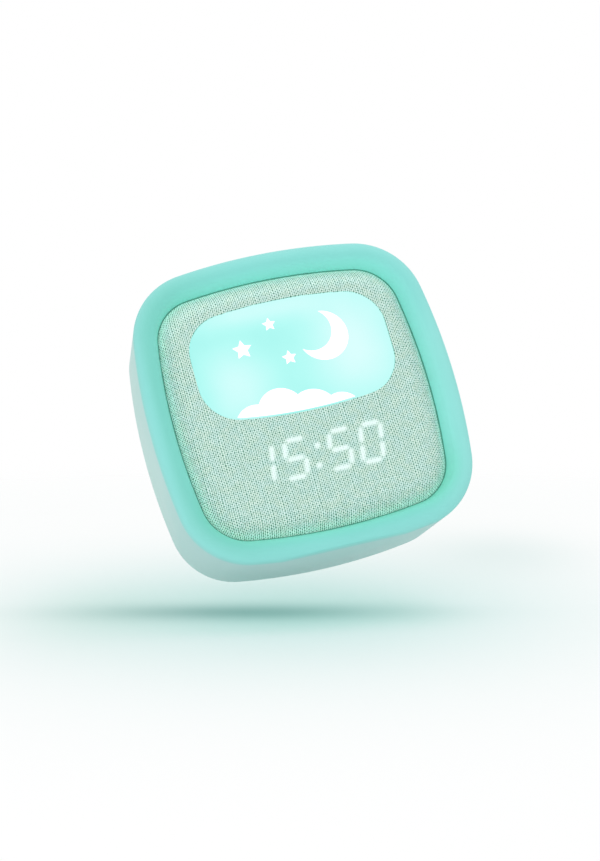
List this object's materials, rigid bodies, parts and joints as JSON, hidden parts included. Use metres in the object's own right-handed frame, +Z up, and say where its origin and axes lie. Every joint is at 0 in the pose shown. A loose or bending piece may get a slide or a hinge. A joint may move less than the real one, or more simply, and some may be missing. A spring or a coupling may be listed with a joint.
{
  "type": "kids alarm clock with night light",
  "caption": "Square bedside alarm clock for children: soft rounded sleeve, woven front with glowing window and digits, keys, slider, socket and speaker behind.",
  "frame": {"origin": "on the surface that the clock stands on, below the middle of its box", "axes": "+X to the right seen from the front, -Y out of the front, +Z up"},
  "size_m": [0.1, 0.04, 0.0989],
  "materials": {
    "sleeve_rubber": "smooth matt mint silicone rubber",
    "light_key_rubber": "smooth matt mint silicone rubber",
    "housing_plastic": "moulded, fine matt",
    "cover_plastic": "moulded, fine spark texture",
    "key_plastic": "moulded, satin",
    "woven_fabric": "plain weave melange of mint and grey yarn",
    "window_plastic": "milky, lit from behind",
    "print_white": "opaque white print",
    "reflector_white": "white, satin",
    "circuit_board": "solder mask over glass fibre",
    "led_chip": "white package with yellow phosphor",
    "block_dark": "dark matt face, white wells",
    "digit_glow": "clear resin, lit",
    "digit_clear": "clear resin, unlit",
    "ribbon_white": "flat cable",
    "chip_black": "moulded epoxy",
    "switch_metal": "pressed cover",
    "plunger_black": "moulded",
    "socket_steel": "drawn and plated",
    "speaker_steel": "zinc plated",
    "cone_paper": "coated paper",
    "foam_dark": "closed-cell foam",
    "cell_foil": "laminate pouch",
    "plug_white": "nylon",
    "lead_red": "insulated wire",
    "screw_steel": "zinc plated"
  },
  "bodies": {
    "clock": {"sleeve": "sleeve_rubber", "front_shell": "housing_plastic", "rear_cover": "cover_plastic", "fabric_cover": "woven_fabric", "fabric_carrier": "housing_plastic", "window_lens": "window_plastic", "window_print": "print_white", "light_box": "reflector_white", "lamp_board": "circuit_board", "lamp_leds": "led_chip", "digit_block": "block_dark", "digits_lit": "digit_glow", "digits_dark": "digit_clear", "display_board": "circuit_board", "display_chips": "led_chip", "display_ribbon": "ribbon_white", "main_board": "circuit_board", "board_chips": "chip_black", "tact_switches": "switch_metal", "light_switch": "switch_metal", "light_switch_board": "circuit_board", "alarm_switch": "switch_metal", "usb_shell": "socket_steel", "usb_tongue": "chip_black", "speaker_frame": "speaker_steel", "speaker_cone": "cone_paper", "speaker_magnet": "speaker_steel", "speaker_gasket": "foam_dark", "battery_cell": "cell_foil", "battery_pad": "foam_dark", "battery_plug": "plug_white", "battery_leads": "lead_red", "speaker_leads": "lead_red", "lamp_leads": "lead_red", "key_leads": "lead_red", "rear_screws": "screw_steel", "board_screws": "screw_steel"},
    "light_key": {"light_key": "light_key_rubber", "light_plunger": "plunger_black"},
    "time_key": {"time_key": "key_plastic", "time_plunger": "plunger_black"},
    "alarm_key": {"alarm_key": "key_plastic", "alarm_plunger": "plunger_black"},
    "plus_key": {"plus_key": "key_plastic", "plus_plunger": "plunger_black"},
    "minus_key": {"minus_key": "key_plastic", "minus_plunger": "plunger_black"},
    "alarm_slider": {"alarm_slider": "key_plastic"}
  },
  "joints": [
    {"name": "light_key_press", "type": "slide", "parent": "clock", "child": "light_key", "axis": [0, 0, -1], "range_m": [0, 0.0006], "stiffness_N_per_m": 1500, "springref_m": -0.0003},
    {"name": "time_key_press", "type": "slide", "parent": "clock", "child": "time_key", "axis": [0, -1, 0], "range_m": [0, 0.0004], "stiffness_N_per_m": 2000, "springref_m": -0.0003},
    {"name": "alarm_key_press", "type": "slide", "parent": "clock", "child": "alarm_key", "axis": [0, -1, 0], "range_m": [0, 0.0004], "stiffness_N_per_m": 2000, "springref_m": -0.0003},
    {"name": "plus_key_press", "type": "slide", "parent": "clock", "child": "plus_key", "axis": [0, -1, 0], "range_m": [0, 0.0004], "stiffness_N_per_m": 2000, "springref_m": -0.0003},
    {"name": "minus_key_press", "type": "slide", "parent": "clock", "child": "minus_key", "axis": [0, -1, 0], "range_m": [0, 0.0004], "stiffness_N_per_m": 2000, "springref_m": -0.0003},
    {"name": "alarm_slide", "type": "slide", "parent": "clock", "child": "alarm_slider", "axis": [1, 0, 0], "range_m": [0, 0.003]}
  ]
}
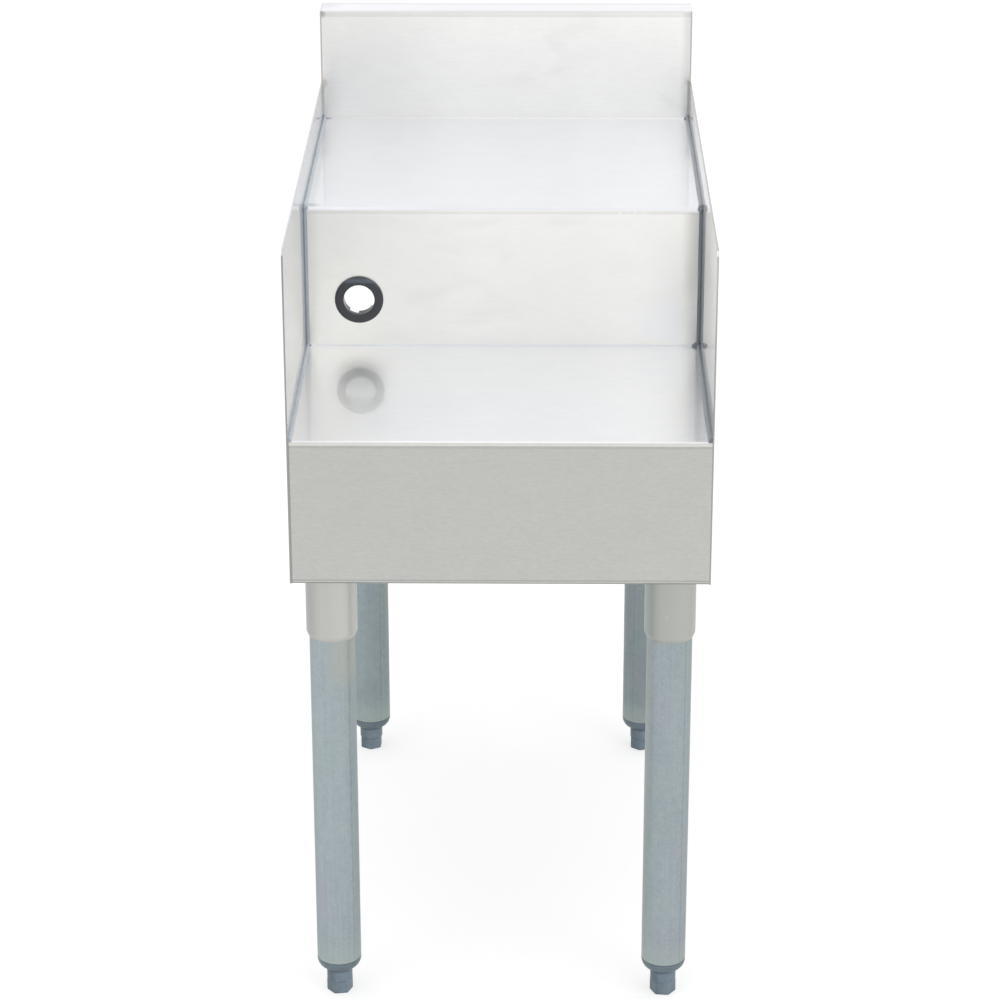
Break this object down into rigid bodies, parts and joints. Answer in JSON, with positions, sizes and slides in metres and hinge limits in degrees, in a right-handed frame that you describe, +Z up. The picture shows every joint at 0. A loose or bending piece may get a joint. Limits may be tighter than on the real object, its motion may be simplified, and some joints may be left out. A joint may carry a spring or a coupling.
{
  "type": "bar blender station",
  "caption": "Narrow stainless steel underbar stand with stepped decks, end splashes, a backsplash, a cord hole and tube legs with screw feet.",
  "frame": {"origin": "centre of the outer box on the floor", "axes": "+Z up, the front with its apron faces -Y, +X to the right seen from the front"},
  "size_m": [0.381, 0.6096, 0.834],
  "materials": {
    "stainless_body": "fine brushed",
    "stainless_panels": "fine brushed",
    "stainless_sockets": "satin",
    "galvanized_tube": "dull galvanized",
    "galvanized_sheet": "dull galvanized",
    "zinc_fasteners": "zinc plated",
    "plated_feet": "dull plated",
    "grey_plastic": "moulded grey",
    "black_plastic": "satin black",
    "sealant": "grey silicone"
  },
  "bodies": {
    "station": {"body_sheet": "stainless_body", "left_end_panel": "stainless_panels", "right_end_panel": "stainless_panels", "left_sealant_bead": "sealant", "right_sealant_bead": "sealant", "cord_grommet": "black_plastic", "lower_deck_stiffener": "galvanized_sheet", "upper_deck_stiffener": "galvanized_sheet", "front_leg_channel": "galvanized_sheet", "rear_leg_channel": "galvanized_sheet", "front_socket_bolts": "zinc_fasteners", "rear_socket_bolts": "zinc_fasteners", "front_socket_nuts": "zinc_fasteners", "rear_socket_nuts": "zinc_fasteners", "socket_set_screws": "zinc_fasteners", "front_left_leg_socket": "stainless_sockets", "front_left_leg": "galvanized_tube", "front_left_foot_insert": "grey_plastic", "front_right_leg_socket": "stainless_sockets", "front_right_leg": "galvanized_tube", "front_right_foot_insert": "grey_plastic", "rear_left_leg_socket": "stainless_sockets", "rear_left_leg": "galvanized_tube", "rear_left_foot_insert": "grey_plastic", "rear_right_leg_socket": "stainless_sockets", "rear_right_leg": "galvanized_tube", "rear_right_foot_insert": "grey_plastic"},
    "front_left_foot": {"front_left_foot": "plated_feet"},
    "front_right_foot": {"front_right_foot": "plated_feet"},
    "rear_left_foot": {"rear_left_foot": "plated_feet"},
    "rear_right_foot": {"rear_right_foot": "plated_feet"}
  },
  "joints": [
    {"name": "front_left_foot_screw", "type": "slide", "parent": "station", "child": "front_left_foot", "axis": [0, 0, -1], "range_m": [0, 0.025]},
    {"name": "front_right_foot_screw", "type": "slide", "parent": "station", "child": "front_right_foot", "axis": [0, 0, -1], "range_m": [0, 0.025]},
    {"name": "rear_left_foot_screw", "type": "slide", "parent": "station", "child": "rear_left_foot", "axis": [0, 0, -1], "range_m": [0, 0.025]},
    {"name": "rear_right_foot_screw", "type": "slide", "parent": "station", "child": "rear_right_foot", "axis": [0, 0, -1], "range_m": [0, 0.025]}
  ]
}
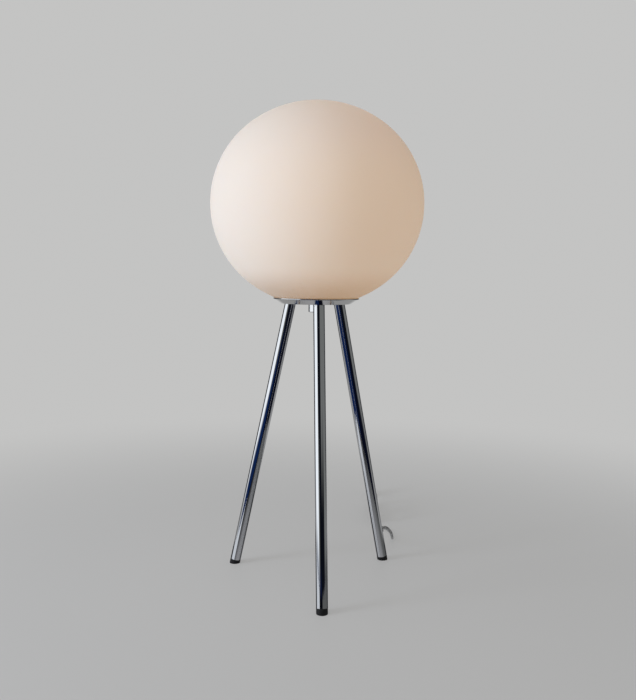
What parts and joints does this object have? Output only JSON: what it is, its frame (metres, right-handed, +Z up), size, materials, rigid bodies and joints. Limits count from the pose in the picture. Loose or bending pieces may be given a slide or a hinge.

^^^^

**Task instructions**
Your task is to print the whole listing again exactly.

**Worked solution**
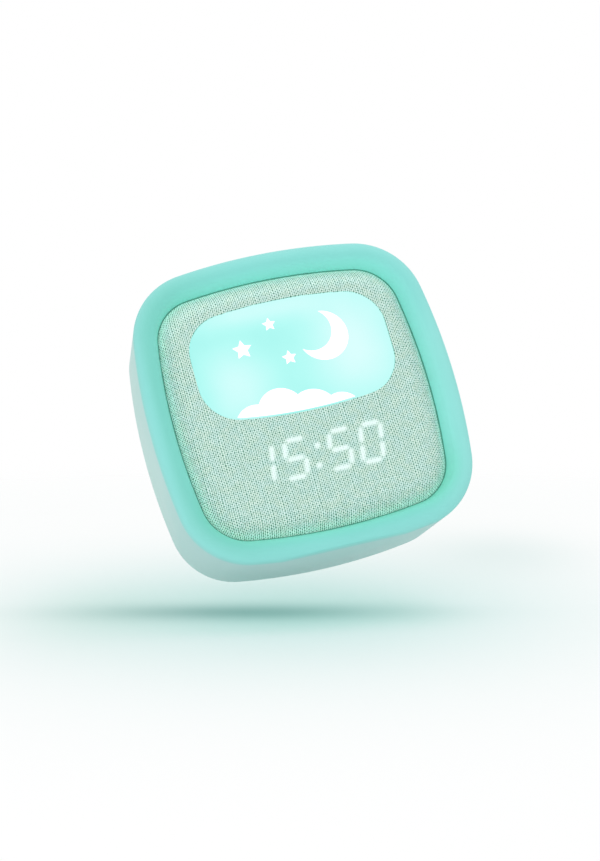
List this object's materials, rigid bodies, parts and joints as JSON, hidden parts included. Use metres in the object's own right-handed frame, +Z up, and say where its origin and axes lie. Every joint is at 0 in the pose shown. A loose or bending piece may get a slide or a hinge. A joint may move less than the real one, or more simply, and some may be missing. A spring or a coupling may be listed with a joint.
{
  "type": "kids alarm clock with night light",
  "caption": "Square bedside alarm clock for children: soft rounded sleeve, woven front with glowing window and digits, keys, slider, socket and speaker behind.",
  "frame": {"origin": "on the surface that the clock stands on, below the middle of its box", "axes": "+X to the right seen from the front, -Y out of the front, +Z up"},
  "size_m": [0.1, 0.04, 0.0989],
  "materials": {
    "sleeve_rubber": "smooth matt mint silicone rubber",
    "light_key_rubber": "smooth matt mint silicone rubber",
    "housing_plastic": "moulded, fine matt",
    "cover_plastic": "moulded, fine spark texture",
    "key_plastic": "moulded, satin",
    "woven_fabric": "plain weave melange of mint and grey yarn",
    "window_plastic": "milky, lit from behind",
    "print_white": "opaque white print",
    "reflector_white": "white, satin",
    "circuit_board": "solder mask over glass fibre",
    "led_chip": "white package with yellow phosphor",
    "block_dark": "dark matt face, white wells",
    "digit_glow": "clear resin, lit",
    "digit_clear": "clear resin, unlit",
    "ribbon_white": "flat cable",
    "chip_black": "moulded epoxy",
    "switch_metal": "pressed cover",
    "plunger_black": "moulded",
    "socket_steel": "drawn and plated",
    "speaker_steel": "zinc plated",
    "cone_paper": "coated paper",
    "foam_dark": "closed-cell foam",
    "cell_foil": "laminate pouch",
    "plug_white": "nylon",
    "lead_red": "insulated wire",
    "screw_steel": "zinc plated"
  },
  "bodies": {
    "clock": {"sleeve": "sleeve_rubber", "front_shell": "housing_plastic", "rear_cover": "cover_plastic", "fabric_cover": "woven_fabric", "fabric_carrier": "housing_plastic", "window_lens": "window_plastic", "window_print": "print_white", "light_box": "reflector_white", "lamp_board": "circuit_board", "lamp_leds": "led_chip", "digit_block": "block_dark", "digits_lit": "digit_glow", "digits_dark": "digit_clear", "display_board": "circuit_board", "display_chips": "led_chip", "display_ribbon": "ribbon_white", "main_board": "circuit_board", "board_chips": "chip_black", "tact_switches": "switch_metal", "light_switch": "switch_metal", "light_switch_board": "circuit_board", "alarm_switch": "switch_metal", "usb_shell": "socket_steel", "usb_tongue": "chip_black", "speaker_frame": "speaker_steel", "speaker_cone": "cone_paper", "speaker_magnet": "speaker_steel", "speaker_gasket": "foam_dark", "battery_cell": "cell_foil", "battery_pad": "foam_dark", "battery_plug": "plug_white", "battery_leads": "lead_red", "speaker_leads": "lead_red", "lamp_leads": "lead_red", "key_leads": "lead_red", "rear_screws": "screw_steel", "board_screws": "screw_steel"},
    "light_key": {"light_key": "light_key_rubber", "light_plunger": "plunger_black"},
    "time_key": {"time_key": "key_plastic", "time_plunger": "plunger_black"},
    "alarm_key": {"alarm_key": "key_plastic", "alarm_plunger": "plunger_black"},
    "plus_key": {"plus_key": "key_plastic", "plus_plunger": "plunger_black"},
    "minus_key": {"minus_key": "key_plastic", "minus_plunger": "plunger_black"},
    "alarm_slider": {"alarm_slider": "key_plastic"}
  },
  "joints": [
    {"name": "light_key_press", "type": "slide", "parent": "clock", "child": "light_key", "axis": [0, 0, -1], "range_m": [0, 0.0006], "stiffness_N_per_m": 1500, "springref_m": -0.0003},
    {"name": "time_key_press", "type": "slide", "parent": "clock", "child": "time_key", "axis": [0, -1, 0], "range_m": [0, 0.0004], "stiffness_N_per_m": 2000, "springref_m": -0.0003},
    {"name": "alarm_key_press", "type": "slide", "parent": "clock", "child": "alarm_key", "axis": [0, -1, 0], "range_m": [0, 0.0004], "stiffness_N_per_m": 2000, "springref_m": -0.0003},
    {"name": "plus_key_press", "type": "slide", "parent": "clock", "child": "plus_key", "axis": [0, -1, 0], "range_m": [0, 0.0004], "stiffness_N_per_m": 2000, "springref_m": -0.0003},
    {"name": "minus_key_press", "type": "slide", "parent": "clock", "child": "minus_key", "axis": [0, -1, 0], "range_m": [0, 0.0004], "stiffness_N_per_m": 2000, "springref_m": -0.0003},
    {"name": "alarm_slide", "type": "slide", "parent": "clock", "child": "alarm_slider", "axis": [1, 0, 0], "range_m": [0, 0.003]}
  ]
}
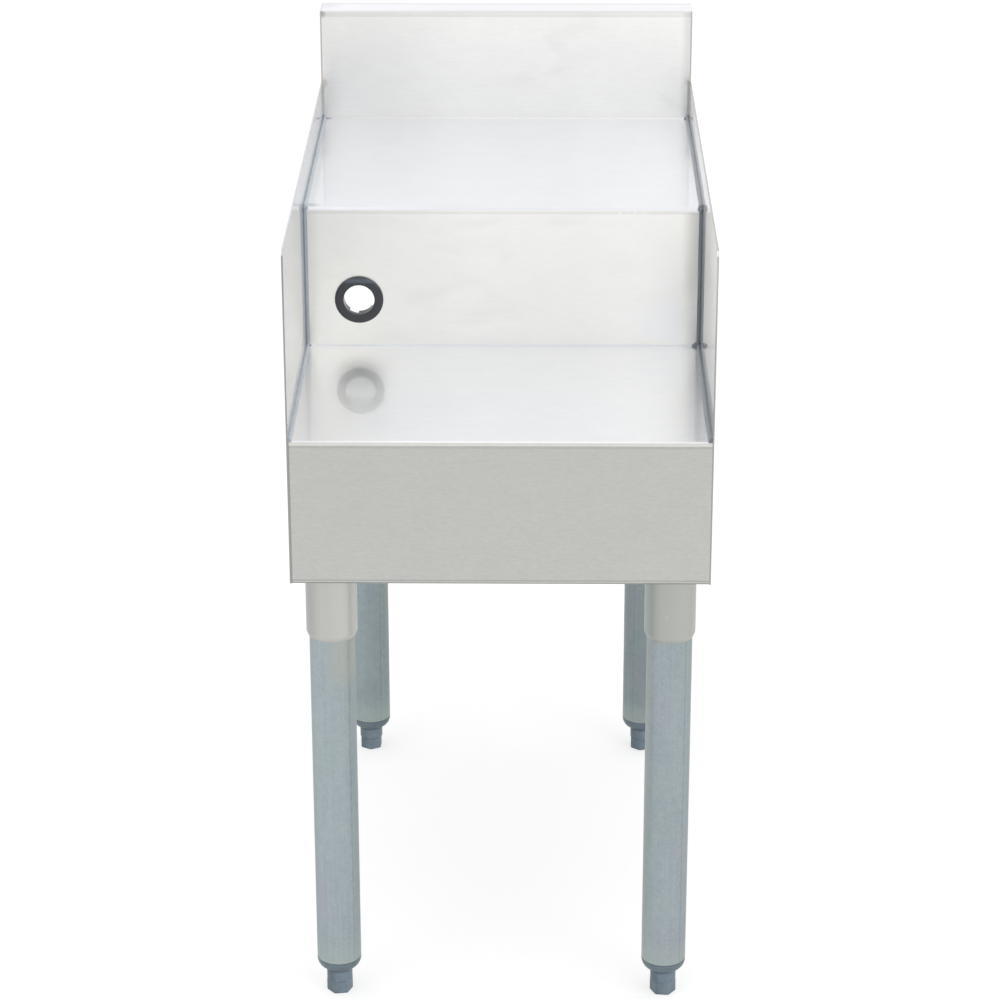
Break this object down into rigid bodies, parts and joints. Answer in JSON, with positions, sizes and slides in metres and hinge limits in degrees, in a right-handed frame that you describe, +Z up. The picture shows every joint at 0. A loose or bending piece may get a joint. Limits may be tighter than on the real object, its motion may be simplified, and some joints may be left out. A joint may carry a spring or a coupling.
{
  "type": "bar blender station",
  "caption": "Narrow stainless steel underbar stand with stepped decks, end splashes, a backsplash, a cord hole and tube legs with screw feet.",
  "frame": {"origin": "centre of the outer box on the floor", "axes": "+Z up, the front with its apron faces -Y, +X to the right seen from the front"},
  "size_m": [0.381, 0.6096, 0.834],
  "materials": {
    "stainless_body": "fine brushed",
    "stainless_panels": "fine brushed",
    "stainless_sockets": "satin",
    "galvanized_tube": "dull galvanized",
    "galvanized_sheet": "dull galvanized",
    "zinc_fasteners": "zinc plated",
    "plated_feet": "dull plated",
    "grey_plastic": "moulded grey",
    "black_plastic": "satin black",
    "sealant": "grey silicone"
  },
  "bodies": {
    "station": {"body_sheet": "stainless_body", "left_end_panel": "stainless_panels", "right_end_panel": "stainless_panels", "left_sealant_bead": "sealant", "right_sealant_bead": "sealant", "cord_grommet": "black_plastic", "lower_deck_stiffener": "galvanized_sheet", "upper_deck_stiffener": "galvanized_sheet", "front_leg_channel": "galvanized_sheet", "rear_leg_channel": "galvanized_sheet", "front_socket_bolts": "zinc_fasteners", "rear_socket_bolts": "zinc_fasteners", "front_socket_nuts": "zinc_fasteners", "rear_socket_nuts": "zinc_fasteners", "socket_set_screws": "zinc_fasteners", "front_left_leg_socket": "stainless_sockets", "front_left_leg": "galvanized_tube", "front_left_foot_insert": "grey_plastic", "front_right_leg_socket": "stainless_sockets", "front_right_leg": "galvanized_tube", "front_right_foot_insert": "grey_plastic", "rear_left_leg_socket": "stainless_sockets", "rear_left_leg": "galvanized_tube", "rear_left_foot_insert": "grey_plastic", "rear_right_leg_socket": "stainless_sockets", "rear_right_leg": "galvanized_tube", "rear_right_foot_insert": "grey_plastic"},
    "front_left_foot": {"front_left_foot": "plated_feet"},
    "front_right_foot": {"front_right_foot": "plated_feet"},
    "rear_left_foot": {"rear_left_foot": "plated_feet"},
    "rear_right_foot": {"rear_right_foot": "plated_feet"}
  },
  "joints": [
    {"name": "front_left_foot_screw", "type": "slide", "parent": "station", "child": "front_left_foot", "axis": [0, 0, -1], "range_m": [0, 0.025]},
    {"name": "front_right_foot_screw", "type": "slide", "parent": "station", "child": "front_right_foot", "axis": [0, 0, -1], "range_m": [0, 0.025]},
    {"name": "rear_left_foot_screw", "type": "slide", "parent": "station", "child": "rear_left_foot", "axis": [0, 0, -1], "range_m": [0, 0.025]},
    {"name": "rear_right_foot_screw", "type": "slide", "parent": "station", "child": "rear_right_foot", "axis": [0, 0, -1], "range_m": [0, 0.025]}
  ]
}
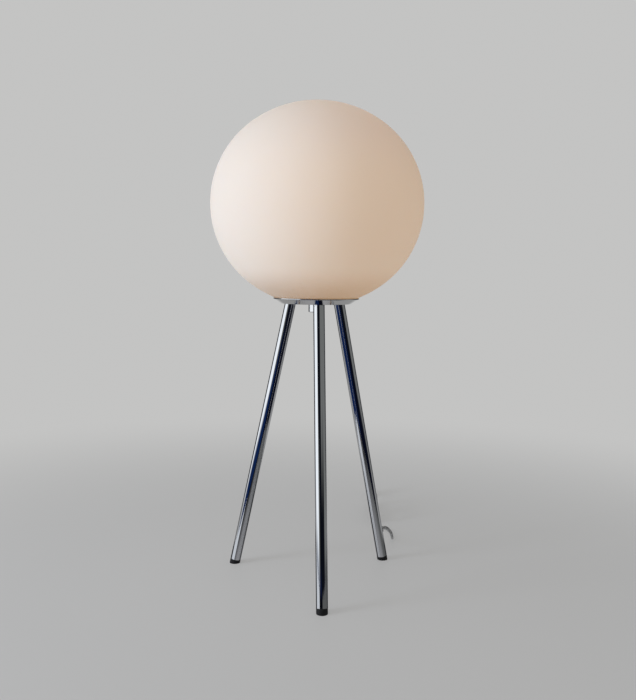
What parts and joints does this object have? Output only JSON: what it is, its frame (metres, right-handed, +Z up), size, materials, rigid bodies and joints. Limits count from the pose in the picture. Loose or bending pieces may be given a slide or a hinge.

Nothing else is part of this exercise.